I finished my time in New Zealand on Sunday, August 5, 2012. After Queenstown I headed up the East coast of the South Island, across the ferry to Wellington then on up to Taupo. It was here that I spent two nights because I wanted to catch the two things I had missed, due to poor weather on the way south. I did skydive on the Wednesday then on the Thursday hiked the Tongariro Crossing. Mt Tongariro is the volcano that just erupted for the first time in a century.
We were 3 hours into the hike when the weather was rainy, windy and miserable, so they turned us around. I never was able to complete the crossing. Once back down, the weather was warm and the Mt. Doom was visible–mother nature!!!

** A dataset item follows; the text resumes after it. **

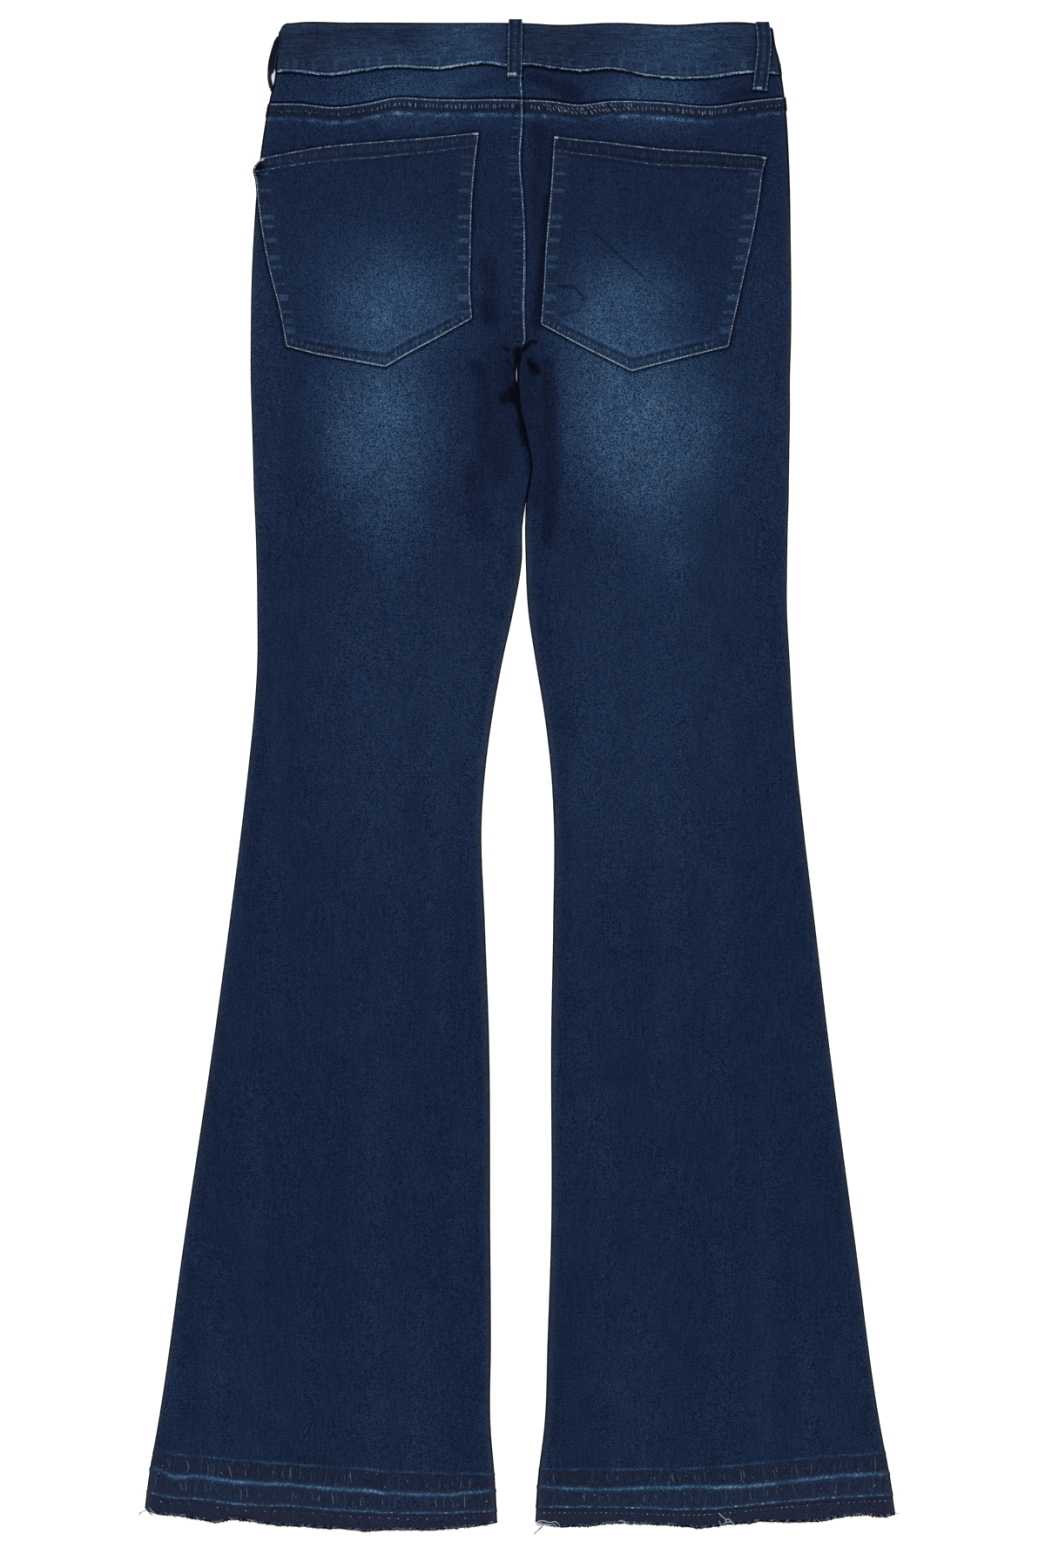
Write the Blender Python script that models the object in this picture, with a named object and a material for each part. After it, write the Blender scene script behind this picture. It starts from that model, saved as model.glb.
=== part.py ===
"""Flared stretch jeans laid flat on a surface, back side up.

The garment is a flattened tube. Its front panels lie on the surface and its back panels lie on them.
Each sewn piece is one closed wall, built as an outer and an inner grid of points joined round the rim.
Sizes are in millimetres: "across" runs to the right from the middle, "down" runs from the waist to the hem.
The finished objects are in metres, with the waist towards +Y and the back of the garment towards +Z.
"""

import math

import bmesh
import bpy
import numpy as np
from mathutils import Vector
from mathutils.bvhtree import BVHTree

# Driving sizes, in millimetres.
MM = 0.001
LENGTH = 1110.4  # top of the centre belt loop to the lowest point of the hems
PLY = 1.2  # one layer of denim
BAND_PLY = 2.2  # waistband, outer and inner layer pressed together
SEAM_GAP = 0.3  # between neighbouring pieces
AIR = 0.6  # between the front and the back layer
LOOP_ROOM = 2.7  # how far the front belt loops hold the waist off the surface
CROTCH_DOWN = 244.0
FRONT_HEM_SHORT = 2.5  # how far the front hem stays back from the back hem
ROLL_STEPS = 3  # facets round a folded side edge

# Rows of the outline: how far down, and where the four long edges lie there.
OUTLINE_COLUMNS = ("down", "left_outer", "left_inner", "right_inner", "right_outer")
OUTLINE = (
    (6.0, -176.6, 3.2, 3.2, 185.6),
    (21.0, -178.0, 3.2, 3.2, 187.8),
    (32.0, -179.2, 3.2, 3.2, 190.8),
    (42.0, -179.6, 3.2, 3.2, 192.2),
    (61.4, -184.4, 3.6, 3.6, 194.8),
    (107.5, -191.7, 1.2, 1.2, 197.8),
    (165.0, -196.2, 3.6, 3.6, 199.0),
    (CROTCH_DOWN, -198.1, 1.6, 1.6, 199.0),
    (262.0, -198.1, -2.6, -2.6, 198.4),
    (288.0, -197.4, -0.8, -0.8, 198.4),
    (300.0, -197.0, 3.0, 3.0, 198.3),
    (314.0, -196.6, 5.9, 5.9, 198.0),
    (328.0, -196.2, 8.6, 8.6, 197.8),
    (341.0, -195.9, 7.0, 7.0, 197.6),
    (354.0, -195.4, 4.2, 4.8, 197.3),
    (372.0, -194.4, 1.8, 3.9, 196.6),
    (396.0, -193.6, 1.5, 4.3, 196.2),
    (434.0, -193.0, -4.8, 6.2, 196.0),
    (472.0, -193.0, -13.1, 11.8, 198.0),
    (511.0, -195.5, -20.2, 18.2, 200.2),
    (549.0, -199.4, -25.3, 22.7, 203.2),
    (588.0, -203.8, -28.2, 25.0, 207.4),
    (664.0, -213.4, -26.0, 24.6, 216.4),
    (741.0, -223.7, -23.2, 23.2, 225.4),
    (895.0, -246.4, -22.1, 23.2, 245.6),
    (1036.0, -266.6, -22.0, 17.9, 264.8),
    (1068.0, -272.3, -18.9, 13.8, 271.0),
    (1104.0, -276.8, -16.6, 11.2, 276.8),
)

# Rows that the front and the back of a leg share, from the crotch to below the knee.
SHARED_ROWS = (262, 275, 288, 300, 314, 328, 341, 354, 372, 396, 434, 472, 511, 549, 588)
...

In Rotarua was able to go to Hobbittown where the set has been kept after the filming of The Hobbit. The same area was used in the making of Lord of the Rings, but the outer buildings were made out of styrofoam which has been removed. This time around the set is permanent and tours will continue indefinitely. They are actually creating an addition to the pub-The Prancing Pony, so people can hold functions there–like get married etc.
I have been in Australia for a couple of days now and tomorrow I head to Melbourne. Here I was out on a harbour tour and saw the Opera House, Bridge, the Mint, the botanical gardens, the Barracks, Hyde Park, St. Mary’s Cathedral, Bondi Beach and finally, the Contemporary Art Museum.
I have much inspiration now and have time to consider a few things–Figi and Australia do not offer as many or any gluten free items. New Zealand was a mecca for these luxuries. However, the sinks in New Zealand were so ridiculously small I have no idea how I used them–or anyone does for that matter. Here I am back to having a close to regular size sink…here as in all places, some things are luxuries, some are staples and some things we continue to wish for.
I left Queenstown, but not without having eaten 3 Fergburgers before hand. By my third visit, the girl knew exactly what my order was…I don’t think many people order the gluten free bun!
I visited quite a few art galleries while I was in town–there was an interesting artist Aaron Kerropa, he carves surf boards. At a first glance the work is symmetrical and upon closer inspection it is interwoven with many different stories and layers all relating to the water, land and conservation of it.
Today I was looking at another artist’s work here in Taupo. I am learning by watching and hoping to capture a little more of myself and beliefs in my works as well. I will have to get to work when I get back in order to try some new things out.